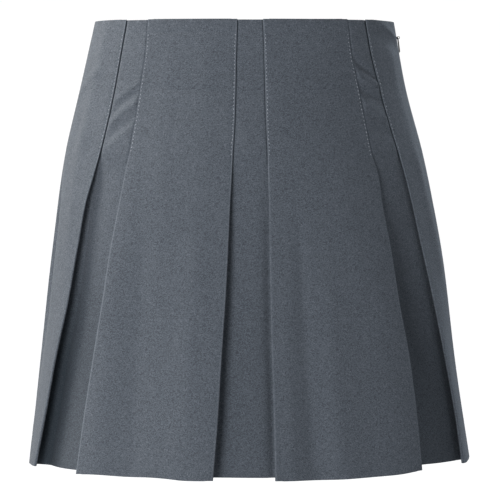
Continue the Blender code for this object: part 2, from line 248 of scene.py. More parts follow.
def linear(hex_colour: str) -> tuple[float, float, float, float]:
    """An sRGB hex colour as the linear colour that a shader takes."""
    parts = [int(hex_colour.lstrip("#")[i : i + 2], 16) / 255 for i in (0, 2, 4)]
    return (*[c / 12.92 if c <= 0.04045 else ((c + 0.055) / 1.055) ** 2.4 for c in parts], 1.0)


@dataclass
class WornForm:
    """The worn outline and the lines that the pleats and seams follow on it."""

    sections: tuple[Section, ...] = SECTIONS
    waves: tuple[Wave, ...] = WAVES
    lines: dict[str, Array] = field(default_factory=dict)

    def __post_init__(self) -> None:
        """Collects the lines of the front, the back and the seams."""
        self.lines = {name: np.array(row) for name, row in FRONT_LINES.items()}
        for name, row in BACK_LINES.items():
            self.lines[name + "_right"] = np.array(row)
            self.lines[name + "_left"] = 360.0 - np.array(row)
        for name, angle in SEAM_LINES.items():
            self.lines[name] = np.full(len(BACK_DROPS), angle)
        self.lines["side_left_round"] = self.lines["side_left"] + 360.0

    def column(self, drop: Array, name: str) -> Array:
        """A column of the sections' table at these drops."""
        stations = tuple(row.drop for row in self.sections)
        return smooth_through(stations, tuple(getattr(row, name) for row in self.sections), drop)

    def half_depth(self, angle: Array, drop: Array) -> Array:
        """The oval's half depth on the side, front or back, that the angle is on."""
        return np.where(np.cos(angle) >= 0, self.column(drop, "half_front"), self.column(drop, "half_back"))

    def swell(self, angle: Array, drop: Array) -> Array:
        """The large waves: a raised cosine across each, eased in and out down its length.

        Args:
            angle: radians round the outline.
            drop: how far below the waist.

        Returns:
            How far the cloth stands out there, in millimetres.
        """
        total = np.zeros(np.broadcast(angle, drop).shape)
        for wave in self.waves:
            off = (np.degrees(angle) - wave.angle + 180.0) % 360.0 - 180.0
            across = 0.5 + 0.5 * np.cos(math.pi * np.clip(off / wave.half_angle, -1.0, 1.0))
            rise = ease((drop - wave.start) / (wave.full - wave.start))
            fall = 1.0 - ease((drop - wave.full) / (wave.fade - wave.full))
            total = total + wave.swell * across * rise * fall
        return total

    def point(self, angle: Array, drop: Array, depth: Array) -> Array:
        """Points this deep inside the outline, in metres.

        x is the half width times the angle's sine, y the half depth times its cosine, both moved in along
        the oval's normal by the depth, less the swell of the waves; z is the drop, with the waist's trim.

        Args:
            angle: radians round the outline.
            drop: how far below the waist.
            depth: how deep inside the outline.

        Returns:
            The points, with x, y and z along the last axis.
        """
        a, b = self.column(drop, "half_width"), self.half_depth(angle, drop)
        out_x, out_y = np.sin(angle) / a, -np.cos(angle) / b
        size = np.hypot(out_x, out_y)
        off = self.swell(angle, drop) - depth
        x = self.column(drop, "drift") + a * np.sin(angle) + off * out_x / size
        y = -b * np.cos(angle) + off * out_y / size
        z = -drop + self.trim(WAIST_ANGLES, WAIST_TRIM, angle) * np.clip(1.0 - drop / WAIST_FADE, 0.0, 1.0)
        return np.stack(np.broadcast_arrays(x, y, z), axis=-1) * MM

    def per_turn(self, angle: Array, drop: Array) -> Array:
        """Millimetres along the outline for a radian of angle."""
        a, b = self.column(drop, "half_width"), self.half_depth(angle, drop)
        return np.hypot(a * np.cos(angle), b * np.sin(angle))

    def line(self, name: str, drop: Array) -> Array:
        """Where a named line runs.

        Args:
            name: the line's name.
            drop: how far below the waist.

        Returns:
            The line's angles there, in radians.
        """
        row = self.lines[name]
        stations = FRONT_DROPS if len(row) == len(FRONT_DROPS) else BACK_DROPS
        return np.radians(smooth_through(stations, row, drop))

    def hem(self, angle: Array) -> Array:
        """How far below the waist the panels' hem hangs: a mean, a front share, a side share and the trim."""
        trim = self.trim(HEM_ANGLES, HEM_TRIM, angle)
        return HEM_MEAN + HEM_FRONT * np.cos(angle) - HEM_LEFT * np.sin(angle) + trim

    def trim(self, angles: tuple[float, ...], heights: tuple[float, ...], angle: Array) -> Array:
        """A table of heights round the outline, read at these angles in radians."""
        return smooth_through(angles, heights, (np.degrees(angle) + 180.0) % 360.0 - 180.0)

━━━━

## WHAT TO PRODUCE
Verbatim output is expected for the lines from the start of the data to the line in which "return (*[c /" appears, both included.

## SOLUTION BELOW
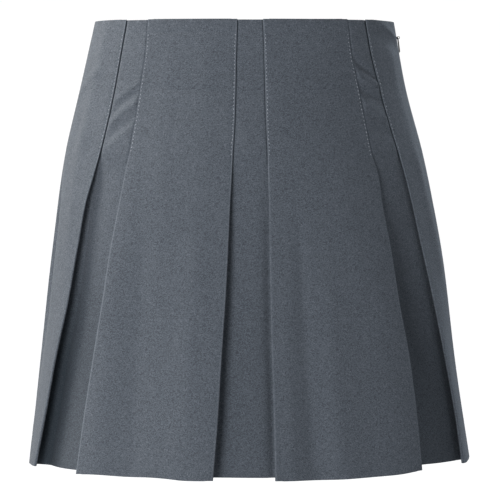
Continue the Blender code for this object: part 2, from line 248 of scene.py. More parts follow.
def linear(hex_colour: str) -> tuple[float, float, float, float]:
    """An sRGB hex colour as the linear colour that a shader takes."""
    parts = [int(hex_colour.lstrip("#")[i : i + 2], 16) / 255 for i in (0, 2, 4)]
    return (*[c / 12.92 if c <= 0.04045 else ((c + 0.055) / 1.055) ** 2.4 for c in parts], 1.0)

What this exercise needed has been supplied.